▶ **Rows from a 3D modeling dataset**
__________________________________________________

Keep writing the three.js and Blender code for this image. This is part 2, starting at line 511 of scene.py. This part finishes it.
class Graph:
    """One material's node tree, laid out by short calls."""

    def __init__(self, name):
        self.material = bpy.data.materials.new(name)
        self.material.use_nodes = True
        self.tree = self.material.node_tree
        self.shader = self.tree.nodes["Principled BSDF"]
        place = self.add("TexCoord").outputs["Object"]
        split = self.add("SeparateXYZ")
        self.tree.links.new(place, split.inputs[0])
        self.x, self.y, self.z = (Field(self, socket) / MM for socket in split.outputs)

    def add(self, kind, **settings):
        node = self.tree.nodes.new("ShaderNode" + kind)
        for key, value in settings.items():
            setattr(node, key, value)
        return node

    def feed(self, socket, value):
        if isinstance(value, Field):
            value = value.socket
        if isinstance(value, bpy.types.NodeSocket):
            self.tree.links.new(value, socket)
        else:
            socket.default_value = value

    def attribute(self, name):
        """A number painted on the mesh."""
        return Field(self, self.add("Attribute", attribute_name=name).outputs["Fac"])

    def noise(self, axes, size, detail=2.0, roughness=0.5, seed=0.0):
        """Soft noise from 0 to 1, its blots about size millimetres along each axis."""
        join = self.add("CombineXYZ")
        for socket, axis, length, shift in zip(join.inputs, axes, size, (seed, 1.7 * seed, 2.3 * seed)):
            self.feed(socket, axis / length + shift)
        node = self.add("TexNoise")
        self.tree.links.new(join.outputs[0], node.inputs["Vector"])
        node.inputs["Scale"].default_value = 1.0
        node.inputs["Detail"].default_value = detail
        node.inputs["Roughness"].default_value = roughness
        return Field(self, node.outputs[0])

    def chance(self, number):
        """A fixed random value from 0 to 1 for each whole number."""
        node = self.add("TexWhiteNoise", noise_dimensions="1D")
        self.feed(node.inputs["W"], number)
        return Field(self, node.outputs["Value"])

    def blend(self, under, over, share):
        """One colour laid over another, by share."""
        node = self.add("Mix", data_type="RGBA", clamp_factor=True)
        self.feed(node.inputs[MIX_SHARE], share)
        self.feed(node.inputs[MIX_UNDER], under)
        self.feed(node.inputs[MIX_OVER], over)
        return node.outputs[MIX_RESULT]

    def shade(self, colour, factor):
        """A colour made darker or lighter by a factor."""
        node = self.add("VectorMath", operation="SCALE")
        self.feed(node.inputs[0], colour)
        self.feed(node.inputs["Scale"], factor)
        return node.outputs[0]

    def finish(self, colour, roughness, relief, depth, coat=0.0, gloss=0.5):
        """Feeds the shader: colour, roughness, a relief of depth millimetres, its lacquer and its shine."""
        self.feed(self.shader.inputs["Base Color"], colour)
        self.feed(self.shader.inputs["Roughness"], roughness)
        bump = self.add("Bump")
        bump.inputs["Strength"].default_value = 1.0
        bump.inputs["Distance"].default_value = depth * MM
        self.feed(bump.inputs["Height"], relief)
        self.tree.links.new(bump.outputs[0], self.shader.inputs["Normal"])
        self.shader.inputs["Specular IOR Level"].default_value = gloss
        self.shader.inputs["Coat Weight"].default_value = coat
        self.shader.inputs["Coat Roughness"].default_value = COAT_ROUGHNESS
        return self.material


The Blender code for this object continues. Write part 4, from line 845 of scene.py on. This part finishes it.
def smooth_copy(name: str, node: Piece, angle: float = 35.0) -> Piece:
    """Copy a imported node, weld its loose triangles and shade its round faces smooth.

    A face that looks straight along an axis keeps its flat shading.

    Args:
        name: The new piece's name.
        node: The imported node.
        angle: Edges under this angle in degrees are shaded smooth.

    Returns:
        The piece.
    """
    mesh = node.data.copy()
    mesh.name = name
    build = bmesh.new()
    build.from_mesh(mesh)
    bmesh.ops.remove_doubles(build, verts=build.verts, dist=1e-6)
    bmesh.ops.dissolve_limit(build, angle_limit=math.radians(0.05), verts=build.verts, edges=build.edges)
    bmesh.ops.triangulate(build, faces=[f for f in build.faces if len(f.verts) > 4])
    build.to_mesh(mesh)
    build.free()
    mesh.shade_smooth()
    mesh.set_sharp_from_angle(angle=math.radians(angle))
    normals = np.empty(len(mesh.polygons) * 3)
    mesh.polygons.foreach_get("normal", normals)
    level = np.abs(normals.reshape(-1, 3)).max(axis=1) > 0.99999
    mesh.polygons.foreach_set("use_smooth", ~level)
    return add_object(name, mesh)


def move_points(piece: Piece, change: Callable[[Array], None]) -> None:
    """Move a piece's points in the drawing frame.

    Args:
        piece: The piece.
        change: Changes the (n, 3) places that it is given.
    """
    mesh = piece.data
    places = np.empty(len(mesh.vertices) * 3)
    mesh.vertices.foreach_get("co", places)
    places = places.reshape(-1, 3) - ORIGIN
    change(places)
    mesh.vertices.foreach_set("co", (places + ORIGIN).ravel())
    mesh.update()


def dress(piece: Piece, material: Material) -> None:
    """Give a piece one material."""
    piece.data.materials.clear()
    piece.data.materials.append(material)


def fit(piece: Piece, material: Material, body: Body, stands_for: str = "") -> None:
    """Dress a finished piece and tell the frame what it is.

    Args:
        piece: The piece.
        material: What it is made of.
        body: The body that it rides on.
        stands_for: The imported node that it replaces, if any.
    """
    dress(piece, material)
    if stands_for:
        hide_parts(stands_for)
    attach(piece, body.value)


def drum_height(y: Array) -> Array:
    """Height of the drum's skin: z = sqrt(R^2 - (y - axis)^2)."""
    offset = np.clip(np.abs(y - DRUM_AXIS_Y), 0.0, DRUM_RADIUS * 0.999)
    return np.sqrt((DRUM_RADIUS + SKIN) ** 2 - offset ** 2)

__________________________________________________

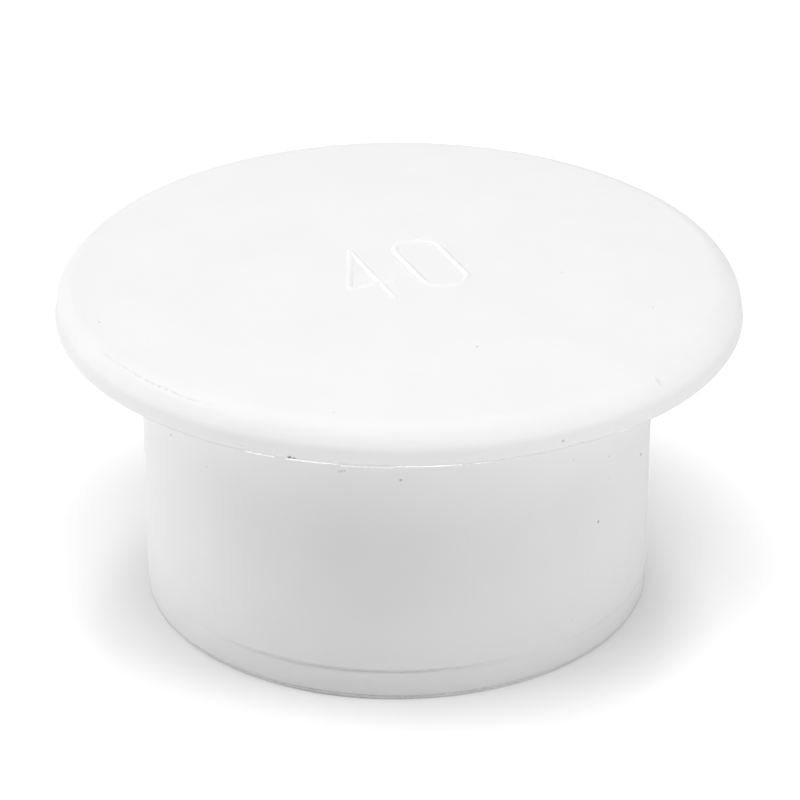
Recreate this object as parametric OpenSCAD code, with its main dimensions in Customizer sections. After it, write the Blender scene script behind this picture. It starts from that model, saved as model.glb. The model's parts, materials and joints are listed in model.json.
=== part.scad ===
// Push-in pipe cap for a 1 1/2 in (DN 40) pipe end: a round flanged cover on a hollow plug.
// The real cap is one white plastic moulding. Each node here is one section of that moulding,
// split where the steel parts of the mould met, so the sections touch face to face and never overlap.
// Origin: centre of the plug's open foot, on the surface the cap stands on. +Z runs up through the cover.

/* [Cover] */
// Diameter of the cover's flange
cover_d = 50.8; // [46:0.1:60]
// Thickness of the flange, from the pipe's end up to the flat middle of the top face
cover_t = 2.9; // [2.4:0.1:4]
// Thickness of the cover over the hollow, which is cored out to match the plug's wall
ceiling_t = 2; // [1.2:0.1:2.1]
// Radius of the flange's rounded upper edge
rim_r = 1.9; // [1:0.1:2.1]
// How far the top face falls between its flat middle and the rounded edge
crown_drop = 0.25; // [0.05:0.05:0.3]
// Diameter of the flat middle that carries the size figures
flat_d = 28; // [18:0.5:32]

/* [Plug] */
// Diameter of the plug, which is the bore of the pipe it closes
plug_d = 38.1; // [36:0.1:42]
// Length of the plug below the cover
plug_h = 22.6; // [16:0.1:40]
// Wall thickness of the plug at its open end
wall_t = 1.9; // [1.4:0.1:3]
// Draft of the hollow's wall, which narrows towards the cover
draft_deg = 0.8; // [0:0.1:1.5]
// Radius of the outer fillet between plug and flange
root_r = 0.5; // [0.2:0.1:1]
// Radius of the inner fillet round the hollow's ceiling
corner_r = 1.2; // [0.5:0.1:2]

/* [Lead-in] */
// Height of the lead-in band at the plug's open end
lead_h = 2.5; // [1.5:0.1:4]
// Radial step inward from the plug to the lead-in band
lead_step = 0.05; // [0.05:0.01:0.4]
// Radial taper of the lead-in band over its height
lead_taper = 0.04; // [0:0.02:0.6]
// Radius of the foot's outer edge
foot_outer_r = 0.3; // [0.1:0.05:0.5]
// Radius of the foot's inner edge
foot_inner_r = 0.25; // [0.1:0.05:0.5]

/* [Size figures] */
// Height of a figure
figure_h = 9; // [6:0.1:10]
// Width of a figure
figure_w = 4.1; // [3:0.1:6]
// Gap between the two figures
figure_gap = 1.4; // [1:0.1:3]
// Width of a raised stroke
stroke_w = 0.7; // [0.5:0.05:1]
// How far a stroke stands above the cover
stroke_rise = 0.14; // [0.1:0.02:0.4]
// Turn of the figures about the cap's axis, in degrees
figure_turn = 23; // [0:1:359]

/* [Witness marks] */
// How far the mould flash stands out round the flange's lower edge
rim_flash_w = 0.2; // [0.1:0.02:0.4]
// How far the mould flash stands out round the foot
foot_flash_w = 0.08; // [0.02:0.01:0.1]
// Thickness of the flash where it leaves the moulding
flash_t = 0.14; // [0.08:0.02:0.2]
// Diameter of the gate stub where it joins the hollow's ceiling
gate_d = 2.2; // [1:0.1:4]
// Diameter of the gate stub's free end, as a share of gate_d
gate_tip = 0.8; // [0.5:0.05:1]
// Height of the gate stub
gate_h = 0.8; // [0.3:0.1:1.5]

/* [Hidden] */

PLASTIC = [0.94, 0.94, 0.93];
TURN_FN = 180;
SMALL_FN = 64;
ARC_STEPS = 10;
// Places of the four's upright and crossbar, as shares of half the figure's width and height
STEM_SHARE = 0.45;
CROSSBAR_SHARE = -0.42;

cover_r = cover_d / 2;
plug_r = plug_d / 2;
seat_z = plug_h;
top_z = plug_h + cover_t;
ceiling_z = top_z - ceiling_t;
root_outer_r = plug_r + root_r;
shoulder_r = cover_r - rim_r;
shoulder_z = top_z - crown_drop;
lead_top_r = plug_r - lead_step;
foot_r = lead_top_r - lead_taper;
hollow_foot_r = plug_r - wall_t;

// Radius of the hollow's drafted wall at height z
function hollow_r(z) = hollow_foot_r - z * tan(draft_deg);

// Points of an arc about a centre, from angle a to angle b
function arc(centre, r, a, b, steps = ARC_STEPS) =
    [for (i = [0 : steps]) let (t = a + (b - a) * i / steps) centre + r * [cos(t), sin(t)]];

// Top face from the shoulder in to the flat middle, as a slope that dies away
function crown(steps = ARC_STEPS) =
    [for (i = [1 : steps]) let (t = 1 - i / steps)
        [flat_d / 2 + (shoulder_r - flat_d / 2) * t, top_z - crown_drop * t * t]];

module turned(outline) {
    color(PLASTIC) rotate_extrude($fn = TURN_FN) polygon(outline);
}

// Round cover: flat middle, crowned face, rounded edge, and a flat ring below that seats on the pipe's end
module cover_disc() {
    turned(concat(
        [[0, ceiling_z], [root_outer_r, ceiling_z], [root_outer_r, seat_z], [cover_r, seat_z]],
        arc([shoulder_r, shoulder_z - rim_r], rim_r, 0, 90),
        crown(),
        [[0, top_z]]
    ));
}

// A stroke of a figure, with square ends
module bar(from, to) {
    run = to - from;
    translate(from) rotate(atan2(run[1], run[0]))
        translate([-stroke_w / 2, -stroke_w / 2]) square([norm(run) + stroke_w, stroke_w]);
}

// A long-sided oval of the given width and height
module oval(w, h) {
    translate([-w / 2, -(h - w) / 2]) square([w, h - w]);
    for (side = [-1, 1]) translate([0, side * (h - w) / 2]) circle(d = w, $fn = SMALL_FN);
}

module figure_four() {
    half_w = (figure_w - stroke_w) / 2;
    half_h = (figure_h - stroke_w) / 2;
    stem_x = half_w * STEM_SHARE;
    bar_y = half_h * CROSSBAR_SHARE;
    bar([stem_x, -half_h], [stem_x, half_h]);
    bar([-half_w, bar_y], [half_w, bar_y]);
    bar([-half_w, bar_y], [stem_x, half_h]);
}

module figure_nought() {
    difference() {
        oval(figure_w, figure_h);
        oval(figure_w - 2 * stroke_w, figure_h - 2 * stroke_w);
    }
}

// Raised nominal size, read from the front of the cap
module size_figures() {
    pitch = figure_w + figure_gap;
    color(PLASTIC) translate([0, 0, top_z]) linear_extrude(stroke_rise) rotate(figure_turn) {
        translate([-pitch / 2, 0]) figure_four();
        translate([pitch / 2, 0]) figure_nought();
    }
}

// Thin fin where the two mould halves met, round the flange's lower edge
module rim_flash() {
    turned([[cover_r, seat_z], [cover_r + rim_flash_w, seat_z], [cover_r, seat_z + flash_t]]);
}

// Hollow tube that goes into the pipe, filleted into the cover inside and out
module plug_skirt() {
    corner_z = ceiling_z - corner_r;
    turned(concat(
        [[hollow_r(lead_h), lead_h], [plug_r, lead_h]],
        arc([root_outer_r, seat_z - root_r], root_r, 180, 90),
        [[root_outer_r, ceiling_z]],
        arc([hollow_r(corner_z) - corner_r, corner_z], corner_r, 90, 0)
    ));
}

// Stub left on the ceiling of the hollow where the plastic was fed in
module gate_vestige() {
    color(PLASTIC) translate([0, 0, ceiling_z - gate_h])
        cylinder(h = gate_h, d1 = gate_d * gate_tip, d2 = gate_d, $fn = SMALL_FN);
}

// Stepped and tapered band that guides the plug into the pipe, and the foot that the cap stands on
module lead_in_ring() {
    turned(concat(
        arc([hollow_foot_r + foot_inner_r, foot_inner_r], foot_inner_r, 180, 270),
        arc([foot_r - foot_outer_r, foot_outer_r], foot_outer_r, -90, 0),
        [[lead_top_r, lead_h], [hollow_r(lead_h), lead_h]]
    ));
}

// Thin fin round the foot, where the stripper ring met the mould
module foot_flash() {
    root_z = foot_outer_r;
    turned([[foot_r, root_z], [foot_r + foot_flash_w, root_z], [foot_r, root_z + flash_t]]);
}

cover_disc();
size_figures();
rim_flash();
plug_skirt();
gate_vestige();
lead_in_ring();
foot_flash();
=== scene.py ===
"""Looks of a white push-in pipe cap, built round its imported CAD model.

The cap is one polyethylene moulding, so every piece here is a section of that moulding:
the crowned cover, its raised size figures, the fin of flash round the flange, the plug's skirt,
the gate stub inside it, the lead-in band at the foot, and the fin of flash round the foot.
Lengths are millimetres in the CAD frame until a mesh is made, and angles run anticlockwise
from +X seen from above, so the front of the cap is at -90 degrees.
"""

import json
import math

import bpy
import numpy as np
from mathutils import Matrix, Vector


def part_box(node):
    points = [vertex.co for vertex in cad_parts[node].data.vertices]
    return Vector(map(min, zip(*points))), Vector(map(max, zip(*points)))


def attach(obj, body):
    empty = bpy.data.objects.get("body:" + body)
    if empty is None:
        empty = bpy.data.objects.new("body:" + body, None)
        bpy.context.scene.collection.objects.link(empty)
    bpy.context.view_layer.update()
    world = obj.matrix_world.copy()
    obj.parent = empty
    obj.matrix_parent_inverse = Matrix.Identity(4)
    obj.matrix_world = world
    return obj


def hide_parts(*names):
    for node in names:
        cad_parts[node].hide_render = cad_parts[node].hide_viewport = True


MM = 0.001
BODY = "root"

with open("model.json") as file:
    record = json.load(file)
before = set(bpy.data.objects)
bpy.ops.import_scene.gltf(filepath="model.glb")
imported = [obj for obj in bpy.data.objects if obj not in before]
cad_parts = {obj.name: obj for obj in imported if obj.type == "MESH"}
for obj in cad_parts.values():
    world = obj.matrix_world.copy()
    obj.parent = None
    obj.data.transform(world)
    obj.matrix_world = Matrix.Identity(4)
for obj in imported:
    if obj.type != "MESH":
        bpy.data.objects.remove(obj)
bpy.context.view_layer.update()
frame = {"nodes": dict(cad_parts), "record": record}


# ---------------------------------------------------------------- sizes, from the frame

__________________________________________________

▶ **TASK BRIEF**
Would you quote everything above from the line containing "points = [vertex.co" down to the line containing "from the frame"? Include both of those lines and nothing else.

▶ **THE RESPONSE**
    points = [vertex.co for vertex in cad_parts[node].data.vertices]
    return Vector(map(min, zip(*points))), Vector(map(max, zip(*points)))


def attach(obj, body):
    empty = bpy.data.objects.get("body:" + body)
    if empty is None:
        empty = bpy.data.objects.new("body:" + body, None)
        bpy.context.scene.collection.objects.link(empty)
    bpy.context.view_layer.update()
    world = obj.matrix_world.copy()
    obj.parent = empty
    obj.matrix_parent_inverse = Matrix.Identity(4)
    obj.matrix_world = world
    return obj


def hide_parts(*names):
    for node in names:
        cad_parts[node].hide_render = cad_parts[node].hide_viewport = True


MM = 0.001
BODY = "root"

with open("model.json") as file:
    record = json.load(file)
before = set(bpy.data.objects)
bpy.ops.import_scene.gltf(filepath="model.glb")
imported = [obj for obj in bpy.data.objects if obj not in before]
cad_parts = {obj.name: obj for obj in imported if obj.type == "MESH"}
for obj in cad_parts.values():
    world = obj.matrix_world.copy()
    obj.parent = None
    obj.data.transform(world)
    obj.matrix_world = Matrix.Identity(4)
for obj in imported:
    if obj.type != "MESH":
        bpy.data.objects.remove(obj)
bpy.context.view_layer.update()
frame = {"nodes": dict(cad_parts), "record": record}


# ---------------------------------------------------------------- sizes, from the frame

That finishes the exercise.